# Irony, the Illegal Kind...



## AWP (May 6, 2013)

I often joke that the SARC helps to coordinate sexual assault, but little did I know that's what they do. At least, this O-5....

http://www.foxnews.com/politics/201...on-unit-charged-with-groping/?test=latestnews



> A top-level staffer for the Air Force’s Sexual Assault Prevention team was charged early Sunday morning with misdemeanor sexual battery, police in northern Virginia say.
> 
> The person arrested has been identified as Jeffrey Krusinski, 41, of Arlington. Krusinski was the prevention team’s chief of staff for the past two months and was removed from the post Monday pending the outcome of an investigation, Air Force officials say.
> 
> Police say Krusinski was intoxicated when he approached a woman at about 12:35 a.m. in a parking lot and “grabbed her breasts and buttocks.” He was arrested, charges and held on a $5,000 unsecured bond.


 
"The United States Air Force....you're going to have sex whether you like it or not."


----------



## DA SWO (May 6, 2013)

Freefalling said:


> I often joke that the SARC helps to coordinate sexual assault, but little did I know that's what they do. At least, this O-5....
> 
> http://www.foxnews.com/politics/201...on-unit-charged-with-groping/?test=latestnews
> 
> ...


Pathetic on so many levels.

You could at least have looked him up on the Global and told us what rank he is (O-4/5?)

and in the irony section, he was an athelete at the AF Academy, which is where all the sexual assault investigations started.


----------



## AWP (May 6, 2013)

SOWT said:


> Pathetic on so many levels.
> 
> You could at least have looked him up on the Global and told us what rank he is (O-4/5?)
> 
> and in the irony section, he was an athelete at the AF Academy, which is where all the sexual assault investigations started.


 
Me or him? I did look him up and posted that he's an O-5 in my original post.


----------



## Scotth (May 6, 2013)

His career trajectory is headed in the wrong direction. Here is his mug shot:


Seems like the victim may have gotten some well deserved shots in on his drunken D-bag ass.

Crime report:
*SEXUAL BATTERY, *05/05/13, 500 block of S. 23rd Street. On May 5 at 12:35 am, a drunken male subject approached a female victim in a parking lot and grabbed her breasts and buttocks. The victim fought the suspect off as he attempted to touch her again and alerted police. Jeffrey Krusinski, 41, of Arlington, VA, was arrested and charged with sexual battery. He was held on a $5,000 unsecured bond. 

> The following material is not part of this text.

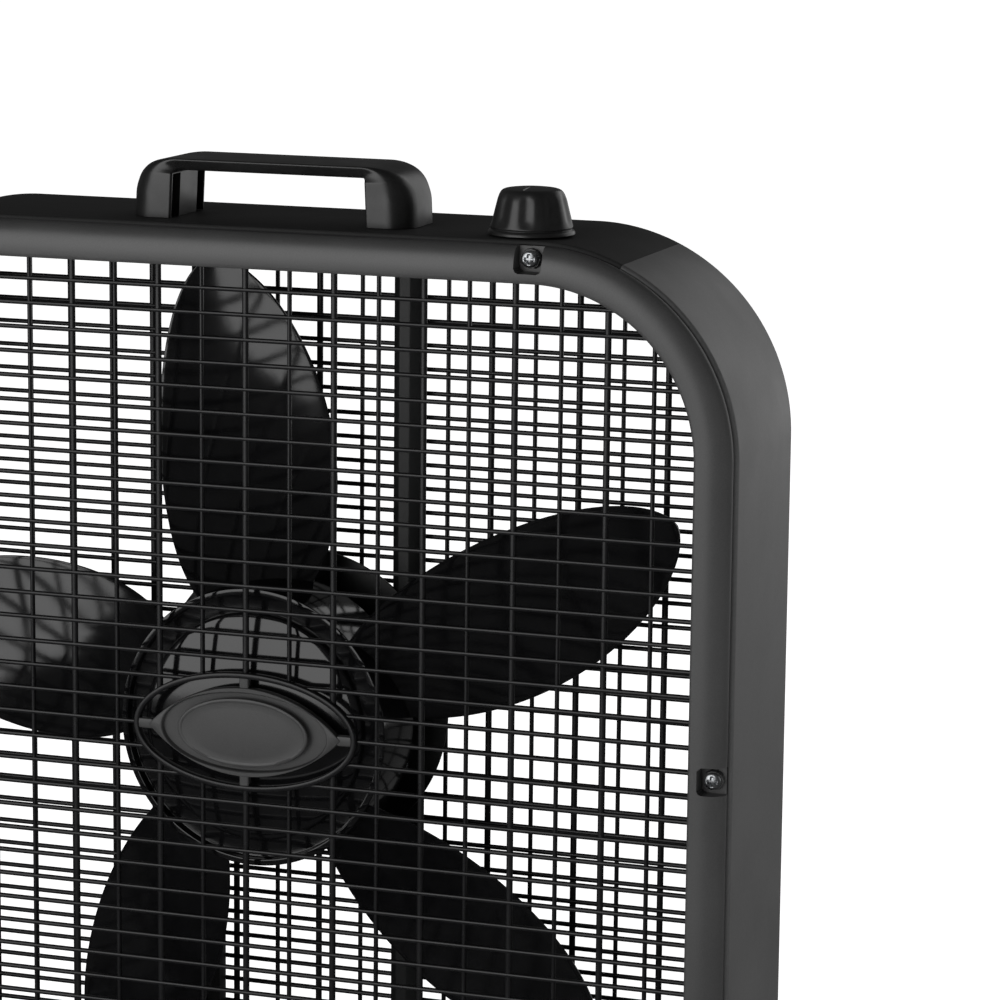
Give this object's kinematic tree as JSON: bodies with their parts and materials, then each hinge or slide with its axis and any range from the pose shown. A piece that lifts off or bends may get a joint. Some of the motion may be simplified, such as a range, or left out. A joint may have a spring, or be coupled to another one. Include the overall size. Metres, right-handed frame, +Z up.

http://news.arlingtonva.us/crime-report:-may-6-2013


----------



## x SF med (May 7, 2013)

Freefalling said:


> ...
> "The United States Air Force....you're going to have sex whether you like it or not."


 
I thought that was the Navy, the whole Tailhook thing, or was that GOs in the Army...  maybe it's just the officer corps as a whole...


----------



## Salt USMC (May 7, 2013)

So much for those teal ropes :-"


----------



## DA SWO (May 7, 2013)

The scum suckers who rode the coattails of the perfumed princesses are firmly in-charge.

The operationally oriented take a chance types were flushed so these losers could stay in.

Disgusting.


----------



## x SF med (May 7, 2013)

the saddest part...  a former AFA football 'star' was thoroughly face scabbed by a female he accosted... good on her, she should have done more damage to this scumbag.


----------



## DA SWO (May 7, 2013)

x SF med said:


> the saddest part... a former AFA football 'star' was thoroughly face scabbed by a female he accosted... good on her, she should have done more damage to this scumbag.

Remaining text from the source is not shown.